Stated goal
Below are records; reproduce exactly the lines from the one that has "Write part 2" through the one that has "return straight.outputs[0]", ends included, and nothing more.

Source records
+-------+

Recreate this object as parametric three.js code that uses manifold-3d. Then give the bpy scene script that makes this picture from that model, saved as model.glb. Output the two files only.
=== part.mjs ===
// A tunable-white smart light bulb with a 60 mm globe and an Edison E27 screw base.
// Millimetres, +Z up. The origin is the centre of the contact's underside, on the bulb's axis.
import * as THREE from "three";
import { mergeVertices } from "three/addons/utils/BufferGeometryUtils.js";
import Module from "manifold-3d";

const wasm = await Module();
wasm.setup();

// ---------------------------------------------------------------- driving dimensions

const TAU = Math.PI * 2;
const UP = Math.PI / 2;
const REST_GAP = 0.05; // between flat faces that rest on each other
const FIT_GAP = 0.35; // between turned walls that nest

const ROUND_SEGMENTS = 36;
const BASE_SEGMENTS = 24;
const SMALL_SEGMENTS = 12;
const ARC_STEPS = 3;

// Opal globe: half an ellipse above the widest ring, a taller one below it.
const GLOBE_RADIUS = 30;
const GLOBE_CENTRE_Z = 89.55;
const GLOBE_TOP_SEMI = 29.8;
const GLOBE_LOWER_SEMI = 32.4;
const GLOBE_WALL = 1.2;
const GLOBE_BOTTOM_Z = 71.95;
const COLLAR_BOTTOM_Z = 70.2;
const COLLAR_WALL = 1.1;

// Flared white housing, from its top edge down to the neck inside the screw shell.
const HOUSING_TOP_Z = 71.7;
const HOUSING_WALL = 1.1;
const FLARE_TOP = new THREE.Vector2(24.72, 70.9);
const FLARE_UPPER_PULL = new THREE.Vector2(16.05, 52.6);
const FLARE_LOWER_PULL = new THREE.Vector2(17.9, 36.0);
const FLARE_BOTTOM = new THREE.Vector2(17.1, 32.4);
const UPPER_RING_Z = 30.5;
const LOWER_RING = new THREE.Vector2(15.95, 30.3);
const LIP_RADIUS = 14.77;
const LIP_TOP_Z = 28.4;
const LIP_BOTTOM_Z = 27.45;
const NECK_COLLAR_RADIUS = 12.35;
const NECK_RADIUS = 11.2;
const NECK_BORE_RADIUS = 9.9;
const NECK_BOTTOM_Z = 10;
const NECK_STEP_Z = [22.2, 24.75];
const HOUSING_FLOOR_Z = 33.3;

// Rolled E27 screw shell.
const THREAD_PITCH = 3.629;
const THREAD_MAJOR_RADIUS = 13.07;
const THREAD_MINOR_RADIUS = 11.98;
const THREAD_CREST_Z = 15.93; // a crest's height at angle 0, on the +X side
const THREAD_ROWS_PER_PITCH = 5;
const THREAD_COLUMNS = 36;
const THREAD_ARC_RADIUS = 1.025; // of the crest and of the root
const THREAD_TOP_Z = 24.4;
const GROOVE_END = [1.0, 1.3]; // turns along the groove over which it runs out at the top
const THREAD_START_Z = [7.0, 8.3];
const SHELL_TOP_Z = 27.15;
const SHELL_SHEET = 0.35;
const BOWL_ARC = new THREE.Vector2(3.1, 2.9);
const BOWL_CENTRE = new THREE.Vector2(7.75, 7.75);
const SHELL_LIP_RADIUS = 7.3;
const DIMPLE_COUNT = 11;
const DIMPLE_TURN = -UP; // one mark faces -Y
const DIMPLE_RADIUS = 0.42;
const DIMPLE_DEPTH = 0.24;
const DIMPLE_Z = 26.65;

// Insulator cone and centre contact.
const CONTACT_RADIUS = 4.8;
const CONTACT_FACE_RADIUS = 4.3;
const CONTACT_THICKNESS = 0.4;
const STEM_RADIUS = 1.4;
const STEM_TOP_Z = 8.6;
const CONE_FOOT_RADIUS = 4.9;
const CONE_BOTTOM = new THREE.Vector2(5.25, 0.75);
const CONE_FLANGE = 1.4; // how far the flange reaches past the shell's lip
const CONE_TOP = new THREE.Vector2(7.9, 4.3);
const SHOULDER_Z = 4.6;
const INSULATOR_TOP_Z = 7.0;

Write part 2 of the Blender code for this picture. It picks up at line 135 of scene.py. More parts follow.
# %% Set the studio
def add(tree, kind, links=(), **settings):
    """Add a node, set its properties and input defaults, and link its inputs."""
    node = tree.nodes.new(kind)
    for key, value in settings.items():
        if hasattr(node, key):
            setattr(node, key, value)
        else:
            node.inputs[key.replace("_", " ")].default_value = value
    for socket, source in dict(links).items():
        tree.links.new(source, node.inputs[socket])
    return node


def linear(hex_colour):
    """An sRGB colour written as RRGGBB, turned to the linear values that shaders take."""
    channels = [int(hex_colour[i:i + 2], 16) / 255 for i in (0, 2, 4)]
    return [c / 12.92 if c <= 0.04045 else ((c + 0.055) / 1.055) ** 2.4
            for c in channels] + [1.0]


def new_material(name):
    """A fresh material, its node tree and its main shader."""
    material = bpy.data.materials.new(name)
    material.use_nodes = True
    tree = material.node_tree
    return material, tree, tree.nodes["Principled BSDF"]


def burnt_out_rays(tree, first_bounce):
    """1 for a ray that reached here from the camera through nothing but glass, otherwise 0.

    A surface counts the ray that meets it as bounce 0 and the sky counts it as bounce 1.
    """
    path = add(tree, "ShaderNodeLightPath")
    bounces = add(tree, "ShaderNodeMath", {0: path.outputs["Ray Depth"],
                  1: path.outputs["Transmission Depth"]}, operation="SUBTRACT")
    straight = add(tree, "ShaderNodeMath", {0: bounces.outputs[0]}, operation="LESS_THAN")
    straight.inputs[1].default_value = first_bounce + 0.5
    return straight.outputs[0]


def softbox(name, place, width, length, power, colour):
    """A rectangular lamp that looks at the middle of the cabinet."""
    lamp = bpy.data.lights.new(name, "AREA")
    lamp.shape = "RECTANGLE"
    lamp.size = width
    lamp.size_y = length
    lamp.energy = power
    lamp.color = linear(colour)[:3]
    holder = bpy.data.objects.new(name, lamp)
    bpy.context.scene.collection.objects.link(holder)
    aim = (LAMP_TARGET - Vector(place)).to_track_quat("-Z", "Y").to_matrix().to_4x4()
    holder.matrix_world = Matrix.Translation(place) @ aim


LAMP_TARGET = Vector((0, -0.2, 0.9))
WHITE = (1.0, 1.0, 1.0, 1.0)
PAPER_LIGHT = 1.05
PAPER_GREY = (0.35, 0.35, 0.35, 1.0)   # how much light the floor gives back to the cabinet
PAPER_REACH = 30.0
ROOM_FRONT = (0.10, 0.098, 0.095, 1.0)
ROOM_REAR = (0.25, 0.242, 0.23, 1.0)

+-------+

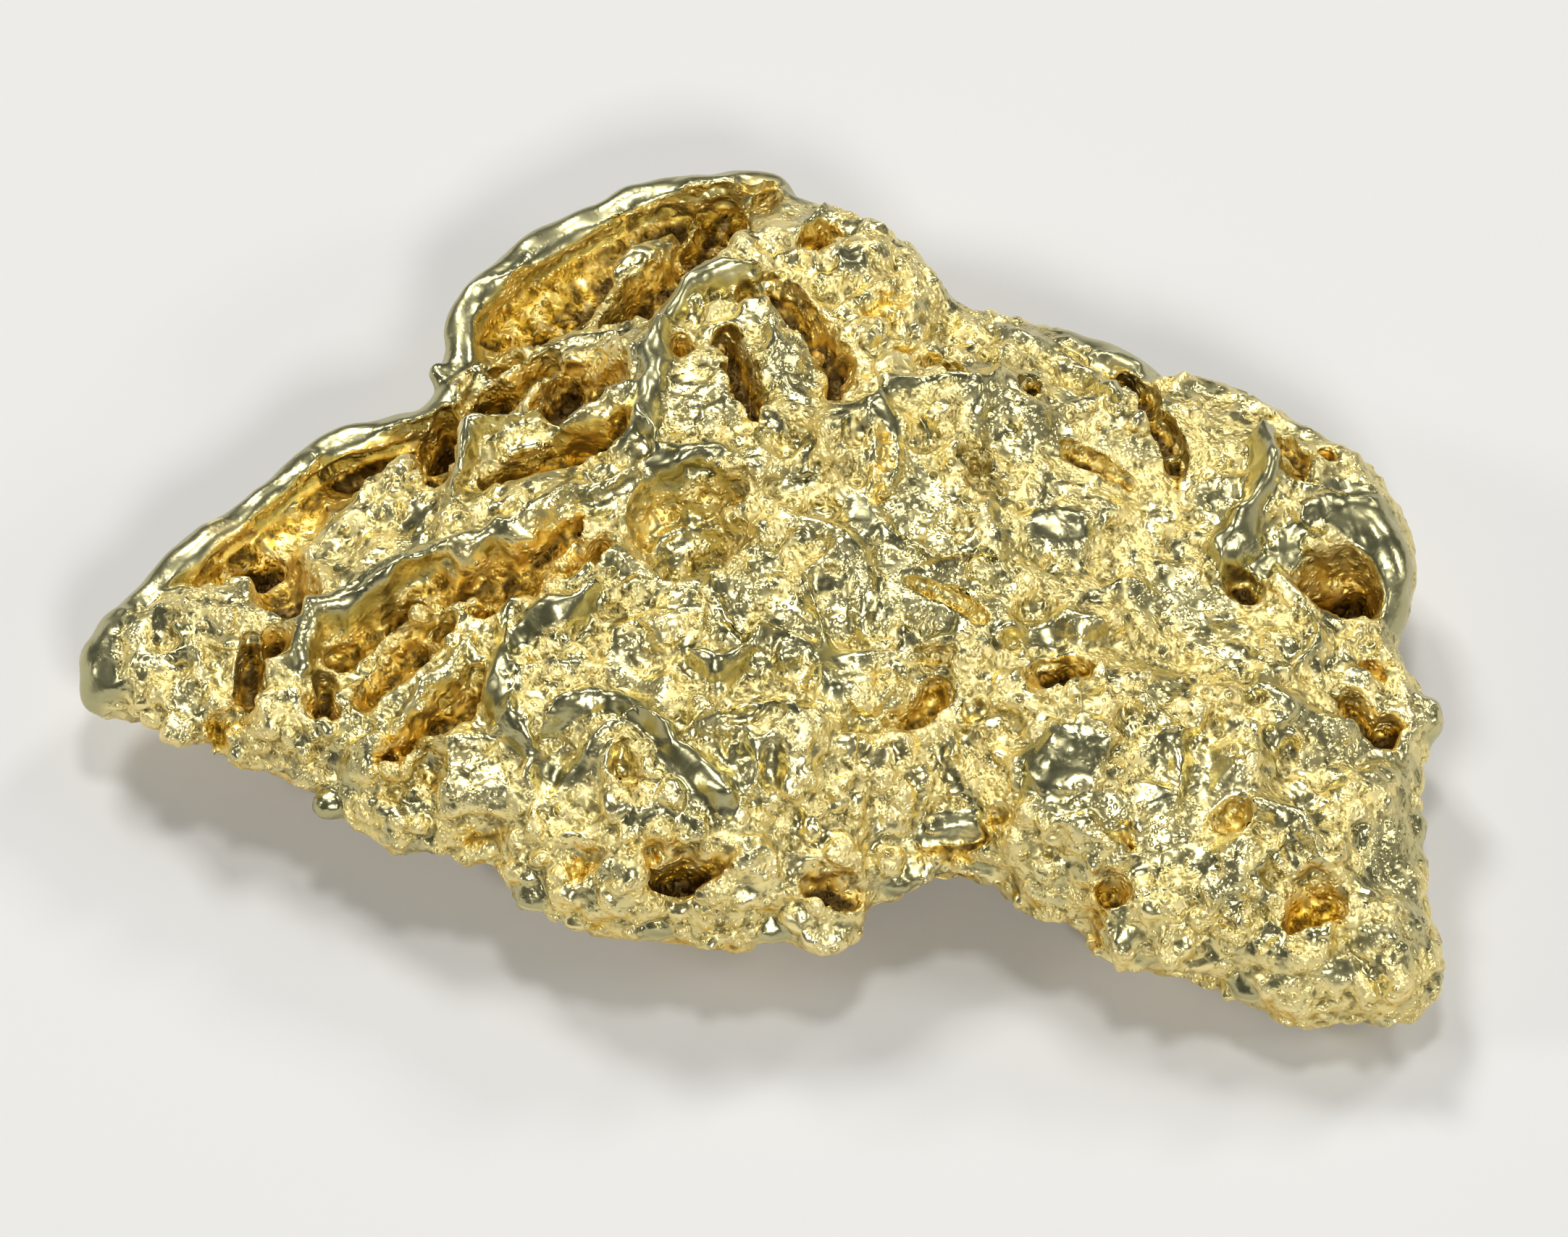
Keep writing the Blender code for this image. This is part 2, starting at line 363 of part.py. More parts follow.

+-------+

Response
Write part 2 of the Blender code for this picture. It picks up at line 135 of scene.py. More parts follow.
# %% Set the studio
def add(tree, kind, links=(), **settings):
    """Add a node, set its properties and input defaults, and link its inputs."""
    node = tree.nodes.new(kind)
    for key, value in settings.items():
        if hasattr(node, key):
            setattr(node, key, value)
        else:
            node.inputs[key.replace("_", " ")].default_value = value
    for socket, source in dict(links).items():
        tree.links.new(source, node.inputs[socket])
    return node


def linear(hex_colour):
    """An sRGB colour written as RRGGBB, turned to the linear values that shaders take."""
    channels = [int(hex_colour[i:i + 2], 16) / 255 for i in (0, 2, 4)]
    return [c / 12.92 if c <= 0.04045 else ((c + 0.055) / 1.055) ** 2.4
            for c in channels] + [1.0]


def new_material(name):
    """A fresh material, its node tree and its main shader."""
    material = bpy.data.materials.new(name)
    material.use_nodes = True
    tree = material.node_tree
    return material, tree, tree.nodes["Principled BSDF"]


def burnt_out_rays(tree, first_bounce):
    """1 for a ray that reached here from the camera through nothing but glass, otherwise 0.

    A surface counts the ray that meets it as bounce 0 and the sky counts it as bounce 1.
    """
    path = add(tree, "ShaderNodeLightPath")
    bounces = add(tree, "ShaderNodeMath", {0: path.outputs["Ray Depth"],
                  1: path.outputs["Transmission Depth"]}, operation="SUBTRACT")
    straight = add(tree, "ShaderNodeMath", {0: bounces.outputs[0]}, operation="LESS_THAN")
    straight.inputs[1].default_value = first_bounce + 0.5
    return straight.outputs[0]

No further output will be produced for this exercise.